▶ [What is asked] Below this line is a set of entries; quote exactly the lines from the line that contains "make_core()" to the line that contains "bpy.data.objects.remove(obj)", both lines included.
══ Exercise input
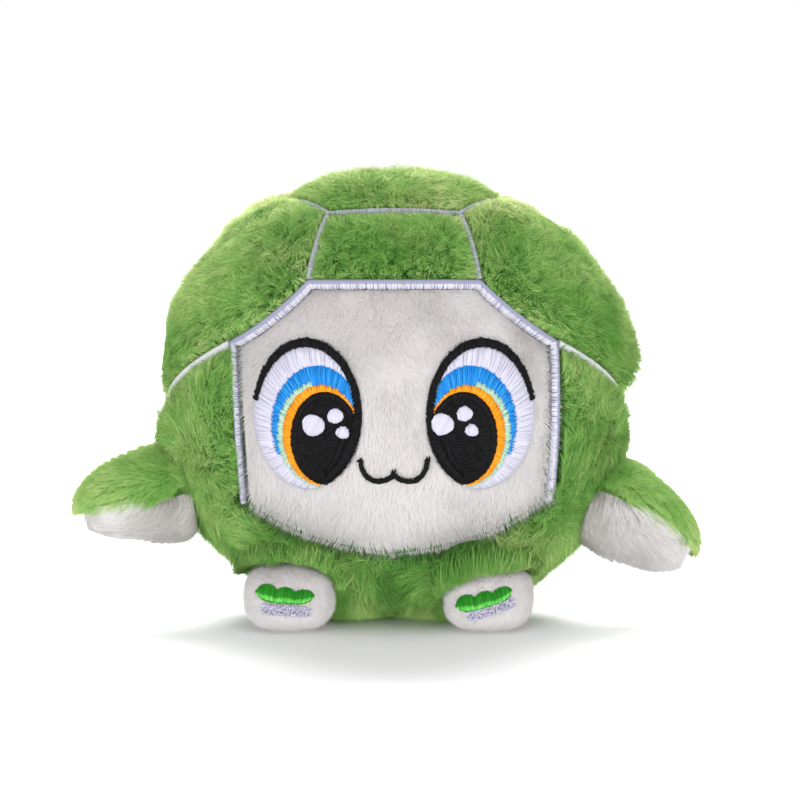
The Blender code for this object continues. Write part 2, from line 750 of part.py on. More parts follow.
def cut(piece, cutter):
    modifier = piece.modifiers.new(cutter.name, "BOOLEAN")
    modifier.operation = "DIFFERENCE"
    modifier.solver = "EXACT"
    modifier.object = cutter


def foot_form(shrink):
    """A foot's form, flat on the floor, drawn in by a shrink all round."""
    mesh = limb_surface()
    for vert in mesh.verts:
        vert.co = FOOT.lift(vert.co, -shrink)
    flatten(mesh, shrink - FOOT_CENTRE_HEIGHT)
    return mesh


def foot_location(sign):
    return Vector((BALL_X + FEET_SHIFT_X + sign * FOOT_X, BALL_Y + FOOT_Y, FOOT_CENTRE_HEIGHT))


def make_foot(side, sign, cutter):
    """White cover, its stuffing, the toe embroidery and the rough patch under it."""
    location = foot_location(sign)
    cover = add_object(f"foot_cover_{side}", foot_form(0.0), "white_plush", location)
    hollow = add_cutter(f"foot_hollow_{side}", foot_form(FOOT_WALL), location)
    cut(cover, hollow)
    cut(cover, cutter)
    stuffing = add_object(f"foot_stuffing_{side}", foot_form(FOOT_WALL + GAP), "stuffing", location)
    cut(stuffing, cutter)
    low = GAP
    high = GAP + FOOT_STITCH_THICKNESS

    def toe_place(along, over):
        """Three lobes above, a straight edge below."""
        x = TOE_STITCH_HALF_WIDTH * (2 * along - 1)
        fade = math.sqrt(max(0.0, 1 - (2 * along - 1) ** 4))
        lobes = abs(math.cos(TOE_LOBES / 2 * math.pi * (2 * along - 1)))
        top = (TOE_STITCH_HEIGHT / 2 - TOE_LOBE_DEPTH * (1 - lobes)) * (fade + 1) / 2
        bottom = -TOE_STITCH_HEIGHT / 2 * (fade + 1) / 2
        return FOOT.front(x, TOE_STITCH_Z + bottom + (top - bottom) * over)

    mesh = strip(TOE_STEPS, 1)
    lay(mesh, FOOT, low, high, toe_place)
    add_object(f"toe_stitch_{side}", mesh, "green_thread", location)

    def sole_place(along, over):
        x = SOLE_STITCH_HALF_WIDTH * (2 * along - 1)
        fade = (math.sqrt(max(0.0, 1 - (2 * along - 1) ** 4)) + 1) / 2
        return FOOT.front(x, SOLE_STITCH_Z + SOLE_STITCH_HEIGHT * (over - 0.5) * fade)

    mesh = strip(TOE_STEPS, 1)
    lay(mesh, FOOT, low, high, sole_place)
    add_object(f"sole_stitch_{side}", mesh, "glitter_thread", location)


def hinge_point(side, sign):
    """The hinge lies just outside the pile of the ball's side."""
    seat = BALL.side(sign, HINGE_Y, HINGE_Z[side])
    return ball_location() + BALL.lift(seat, GREEN_PILE_RISE) + BALL.normal(seat) * HINGE_OUT


def flipper_swell(share):
    """Share of the full section along the paddle: pinched root, full middle, round tip."""
    root = math.sin(math.pi / 2 * min(1.0, share / FLIPPER_WIDEST_SHARE))
    past = max(0.0, share - FLIPPER_WIDEST_SHARE) / (1 - FLIPPER_WIDEST_SHARE)
    return root * math.sqrt(max(0.0, 1 - past ** FLIPPER_TIP_POWER))


def flipper_point(unit, wall):
    """Map a point of the unit sphere to the paddle, drawn in by a wall."""
    start = GAP - HINGE_OUT + wall
    end = FLIPPER_LENGTH - wall
    share = (unit.x + 1) / 2
    swell = flipper_swell(share)
    across = math.hypot(unit.y, unit.z)
    ring = unit / across if across > 0 else CENTRE
    return Vector((
        start + (end - start) * share,
        ring.y * (FLIPPER_HALF_CHORD - wall) * swell,
        ring.z * (FLIPPER_HALF_THICKNESS - wall) * swell))


def make_flipper(side, sign):
    hinge = bpy.data.objects.new(f"flipper_{side}_hinge", None)
    hinge.location = hinge_point(side, sign)
    droop = Matrix.Rotation(sign * FLIPPER_DROOP[side], 4, "Y")
    outward = Matrix.Rotation(0 if sign > 0 else math.pi, 4, "Z")
    roll = Matrix.Rotation(-sign * FLIPPER_ROLL[side], 4, "X")
    hinge.rotation_euler = (droop @ outward @ roll).to_euler()
    PARTS.objects.link(hinge)
    halves = (("top", 1, "green_plush"), ("under", -1, "white_plush"))
    for name, face, material in halves:
        mesh = limb_surface()
        geometry = mesh.verts[:] + mesh.edges[:] + mesh.faces[:]
        bmesh.ops.bisect_plane(
            mesh, geom=geometry, dist=MERGE, plane_co=CENTRE, plane_no=(0, 0, face), clear_inner=True)
        shift = Vector((0, 0, face * GAP / 2))
        thicken(
            mesh, lambda point: flipper_point(point, FLIPPER_WALL) + shift,
            lambda point: flipper_point(point, 0.0) + shift)
        piece = add_object(f"flipper_{name}_{side}", mesh, material)
        piece.parent = hinge
    mesh = limb_surface()
    for vert in mesh.verts:
        vert.co = flipper_point(vert.co, FLIPPER_WALL + GAP)
    piece = add_object(f"flipper_stuffing_{side}", mesh, "stuffing")
    piece.parent = hinge


def make_material(name, colour, roughness, sheen):
    material = bpy.data.materials.new(name)
    material.use_nodes = True
    shader = material.node_tree.nodes["Principled BSDF"]
    shader.inputs["Base Color"].default_value = (*colour, 1)
    shader.inputs["Roughness"].default_value = roughness
    shader.inputs["Sheen Weight"].default_value = sheen
    return material


def clear_scene():
    for old in list(bpy.data.objects):
        bpy.data.objects.remove(old)


def add_collection(name):
    collection = bpy.data.collections.new(name)
    bpy.context.scene.collection.children.link(collection)
    return collection


clear_scene()
PARTS = add_collection("plush_turtle")
CUTTERS = add_collection("cutters")
MATERIALS = {
    "green_plush": make_material("green_plush", (0.14, 0.38, 0.07), 0.9, 0.4),
    "white_plush": make_material("white_plush", (0.78, 0.76, 0.75), 0.9, 0.4),
    "foam": make_material("foam", (0.85, 0.82, 0.66), 0.9, 0.0),
    "stuffing": make_material("stuffing", (0.9, 0.9, 0.88), 0.9, 0.0),
    "seam_thread": make_material("seam_thread", (0.62, 0.6, 0.78), 0.45, 0.0),
    "rim_thread": make_material("rim_thread", (0.86, 0.86, 0.9), 0.5, 0.0),
    "black_thread": make_material("black_thread", (0.006, 0.006, 0.008), 0.45, 0.0),
    "white_thread": make_material("white_thread", (0.85, 0.85, 0.87), 0.45, 0.0),
    "blue_thread": make_material("blue_thread", (0.02, 0.3, 0.82), 0.45, 0.0),
    "mint_thread": make_material("mint_thread", (0.5, 0.78, 0.66), 0.45, 0.0),
    "orange_thread": make_material("orange_thread", (0.9, 0.33, 0.02), 0.45, 0.0),
    "green_thread": make_material("green_thread", (0.03, 0.42, 0.03), 0.45, 0.0),
    "glitter_thread": make_material("glitter_thread", (0.72, 0.7, 0.8), 0.3, 0.0),
}

make_core()
make_face_panel()
for _name, _seams in SCUTES.items():
    make_scute(_name, _seams)
make_bands()
make_mouth()
FOOT_CUTTER = ball_cutter(GAP)
for _side, _sign in SIDES.items():
    make_body_panel(_side, _sign)
    make_eye(_side, _sign)
    make_foot(_side, _sign, FOOT_CUTTER)
    make_flipper(_side, _sign)
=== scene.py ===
"""Looks of the plush turtle: sewn plush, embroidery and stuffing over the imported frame."""
import math

import bmesh
import bpy
import numpy as np
from mathutils import Matrix, Vector


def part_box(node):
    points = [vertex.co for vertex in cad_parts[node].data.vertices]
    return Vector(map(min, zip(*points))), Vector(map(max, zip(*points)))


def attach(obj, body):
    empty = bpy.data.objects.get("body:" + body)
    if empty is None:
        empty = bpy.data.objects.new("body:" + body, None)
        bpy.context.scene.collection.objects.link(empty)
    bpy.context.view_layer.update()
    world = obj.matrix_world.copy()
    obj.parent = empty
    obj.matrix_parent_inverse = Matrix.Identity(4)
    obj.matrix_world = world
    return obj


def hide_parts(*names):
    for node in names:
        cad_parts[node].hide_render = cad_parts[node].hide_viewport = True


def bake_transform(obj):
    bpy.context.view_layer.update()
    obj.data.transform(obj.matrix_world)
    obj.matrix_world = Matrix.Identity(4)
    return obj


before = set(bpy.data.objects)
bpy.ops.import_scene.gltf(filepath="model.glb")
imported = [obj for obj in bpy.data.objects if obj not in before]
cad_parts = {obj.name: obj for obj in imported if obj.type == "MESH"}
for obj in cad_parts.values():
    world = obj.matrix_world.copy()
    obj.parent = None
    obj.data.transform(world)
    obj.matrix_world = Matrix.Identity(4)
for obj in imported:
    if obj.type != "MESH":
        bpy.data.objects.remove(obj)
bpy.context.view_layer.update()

MM = 0.001
SIDES = {"left": -1, "right": 1}
DOWN = np.array((0.0, 0.0, -1.0))

# The ball and its layers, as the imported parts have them
PANEL_DEPTH = 5.5 * MM
GAP = 0.3 * MM
CORE_LOW, CORE_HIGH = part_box("foam_core")
BALL_CENTRE = np.array((CORE_LOW + CORE_HIGH) / 2)
BALL_HALF = np.array((CORE_HIGH - CORE_LOW) / 2) + PANEL_DEPTH + GAP
GREEN_PILE_RISE = 2.9 * MM
SCUTE_RISES = {
    "scute_top": 2.0 * MM,
    "scute_front": 2.3 * MM,
    "scute_rear": 2.5 * MM,
    "scute_front_left": 3.3 * MM,
    "scute_front_right": 4.4 * MM,
    "scute_rear_left": 3.0 * MM,
    "scute_rear_right": 2.8 * MM,
}
PUFF_REACH = 6.0 * MM
PANEL_SEAM_REACH = 2.5 * MM
BELLY_CREASE_SHARE = 0.7
BELLY_TOP_Z = -28.0 * MM
BELLY_LOW_Z = -35.0 * MM
CHIN_REACH = 9.0 * MM
CHIN_SHIFT = 3.6 * MM
RIM_SHIFT = -0.45 * MM
CHIN_LEAN = 0.2
CHIN_FRINGE_REACH = 2.2 * MM
CHIN_FRINGE_RISE = 1.7 * MM
FLOOR_CLEAR = 0.1 * MM

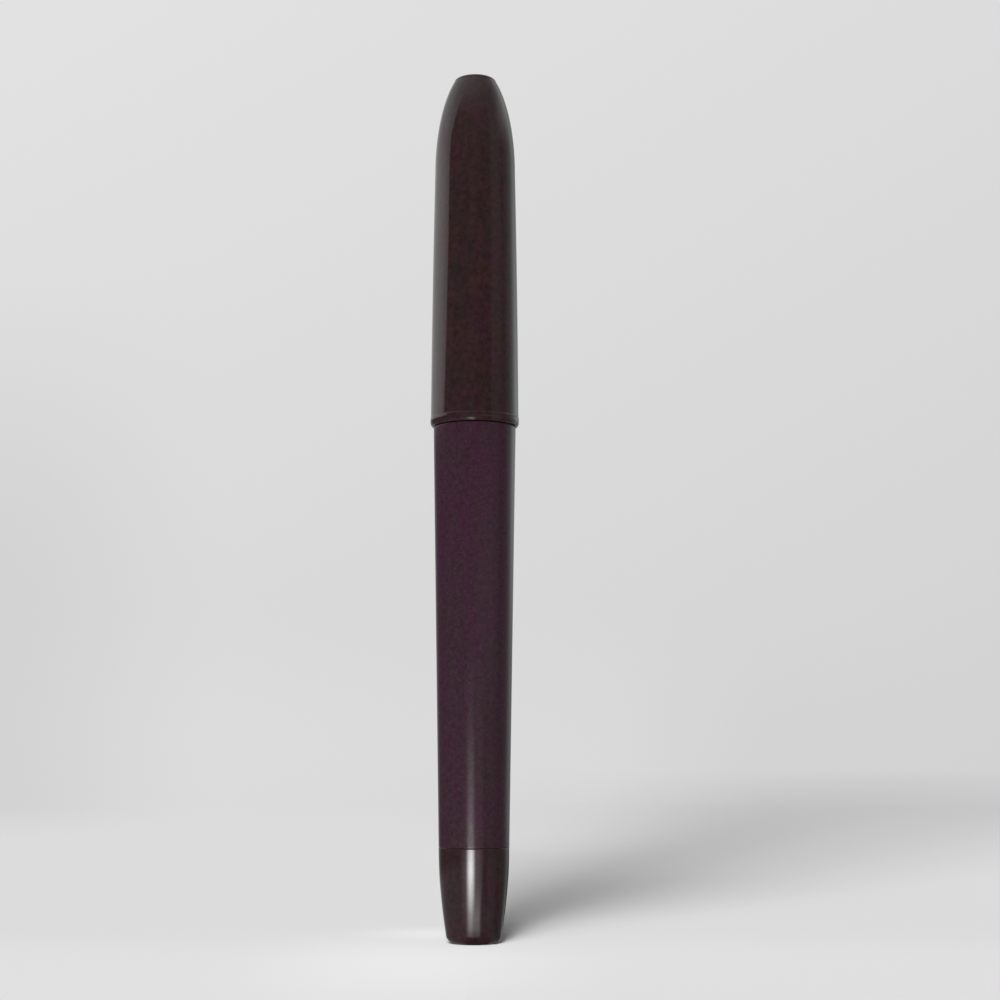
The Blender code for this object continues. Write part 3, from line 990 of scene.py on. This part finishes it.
# Inner cap: seals over the nose, with a flange below and the spring's post on top
innerCapLook = {
    "sides": 96,
    "rounding": 0.00016,
    "bore": 0.00345,
    "radius": 0.004,
    "flangeRadius": 0.00475,
    "flange": 0.001,
    "bodyLength": 0.0145,
    "topRadius": 0.003,
    "tipBore": 0.00245,
    "topWall": 0.001,
    "postRadius": 0.00125,
    "postHeight": 0.0008,
    "sealDepth": 0.0041,
}


def makeInnerCap(look):
    low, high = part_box("inner_cap")
    top = high.z - look["postHeight"]
    points = [
        (0, high.z),
        (look["postRadius"], high.z),
        (look["postRadius"], top),
        (look["topRadius"], top),
        (look["radius"], low.z + look["bodyLength"]),
        (look["radius"], low.z + look["flange"]),
        (look["flangeRadius"], low.z + look["flange"]),
        (look["flangeRadius"], low.z),
        (look["bore"], low.z),
        (look["bore"], low.z + look["sealDepth"]),
        (look["tipBore"], top - look["topWall"]),
        (0, top - look["topWall"]),
    ]
    rings = roundedProfile(points, look["rounding"], closed=False, count=3)
    innerCap = turnPiece("innerCap", rings, look["sides"], closed=False)
    dress(innerCap, "sealing_cap", "inner_cap", "natural_plastic")


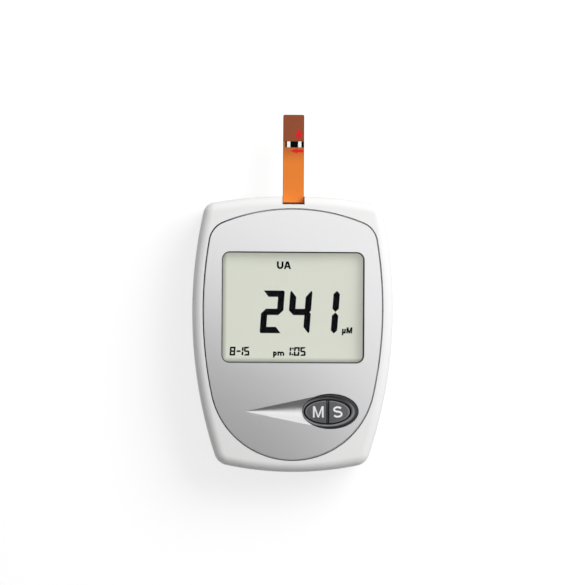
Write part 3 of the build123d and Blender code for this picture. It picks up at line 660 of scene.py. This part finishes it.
════
▶ [Result of the exercise]
make_core()
make_face_panel()
for _name, _seams in SCUTES.items():
    make_scute(_name, _seams)
make_bands()
make_mouth()
FOOT_CUTTER = ball_cutter(GAP)
for _side, _sign in SIDES.items():
    make_body_panel(_side, _sign)
    make_eye(_side, _sign)
    make_foot(_side, _sign, FOOT_CUTTER)
    make_flipper(_side, _sign)
=== scene.py ===
"""Looks of the plush turtle: sewn plush, embroidery and stuffing over the imported frame."""
import math

import bmesh
import bpy
import numpy as np
from mathutils import Matrix, Vector


def part_box(node):
    points = [vertex.co for vertex in cad_parts[node].data.vertices]
    return Vector(map(min, zip(*points))), Vector(map(max, zip(*points)))


def attach(obj, body):
    empty = bpy.data.objects.get("body:" + body)
    if empty is None:
        empty = bpy.data.objects.new("body:" + body, None)
        bpy.context.scene.collection.objects.link(empty)
    bpy.context.view_layer.update()
    world = obj.matrix_world.copy()
    obj.parent = empty
    obj.matrix_parent_inverse = Matrix.Identity(4)
    obj.matrix_world = world
    return obj


def hide_parts(*names):
    for node in names:
        cad_parts[node].hide_render = cad_parts[node].hide_viewport = True


def bake_transform(obj):
    bpy.context.view_layer.update()
    obj.data.transform(obj.matrix_world)
    obj.matrix_world = Matrix.Identity(4)
    return obj


before = set(bpy.data.objects)
bpy.ops.import_scene.gltf(filepath="model.glb")
imported = [obj for obj in bpy.data.objects if obj not in before]
cad_parts = {obj.name: obj for obj in imported if obj.type == "MESH"}
for obj in cad_parts.values():
    world = obj.matrix_world.copy()
    obj.parent = None
    obj.data.transform(world)
    obj.matrix_world = Matrix.Identity(4)
for obj in imported:
    if obj.type != "MESH":
        bpy.data.objects.remove(obj)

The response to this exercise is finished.